Sam breaks the mirrors in her, Dinda's and Ratih's rooms, but delays destroying the second-floor mirror, allowing the Kuntilanak to kill Sri Sukma. Two ghost children attempt to take Sam away, but she escapes and is cornered by the Kuntilanak. She repeatedly chants Sing kuat sing melihara until the Kuntilanak obeys and returns to the mirror. The next day, Sam chooses to keep the mirror so she can use the Kuntilanak for her own purposes, disturbing Agung. She happily chants durmo as Kuntilanak apparitions emerge from the mirror.

== Cast ==
- Julie Estelle as Samantha
- Evan Sanders as Agung
- Ratu Felisha as Dinda
- Alice Iskak as R.Ay, Sri Sukmarahimi Mangkoedjiwo
- Lita Soewardi as Yanti
- Ibnu Jamil as Iwank

== Production ==
Julie Estelle sang an old Javanese song for summoning a Kuntilanak in the film.

==Home media==
The film received a DVD release in 2007.

== Sequels ==
The film is followed by two more sequels, Kuntilanak 2 and Kuntilanak 3, setting up a trilogy with Mantovani returning as director. Estelle reprised her role as the main protagonist for both films, while Sanders, Soewardi, Jamil, and Iskak only return for the first sequel.

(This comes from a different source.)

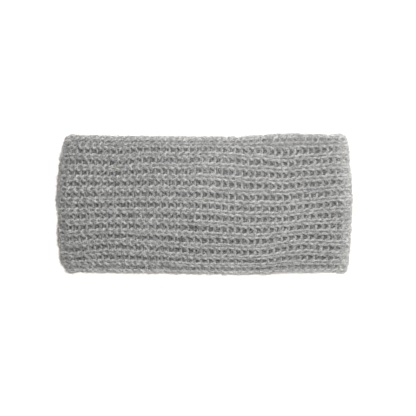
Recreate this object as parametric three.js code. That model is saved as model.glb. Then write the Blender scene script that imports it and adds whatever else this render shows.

Bella Esperance, Cindy Valerie, Ida Iasha, and Piet Pagau additionally starred in Kuntilanak 2, which was released on 2007 and follows Sam as she struggles to maintain her sanity due to the wangsit of Kuntilanak while being hunted by remnants of the Mangkoedjiwo sect. The final film, Kuntilanak 3, was released on 2008 and starred Laudya Cynthia Bella, Imelda Therinne, Mandala Shoji, and Reza Pahlevi in addition to Estelle, Valerie, and Iasha. It follows Sam accompanied by a rescue group in tracking the origins of the wangsit of Kuntilanak on a remote forest highlands, hoping to destroy it once and for all.

A remake was released in 2018. Kuntilanak 2, a sequel of the remake, was released on June 4, 2019, with, again, a third installment Kuntilanak 3 (2022).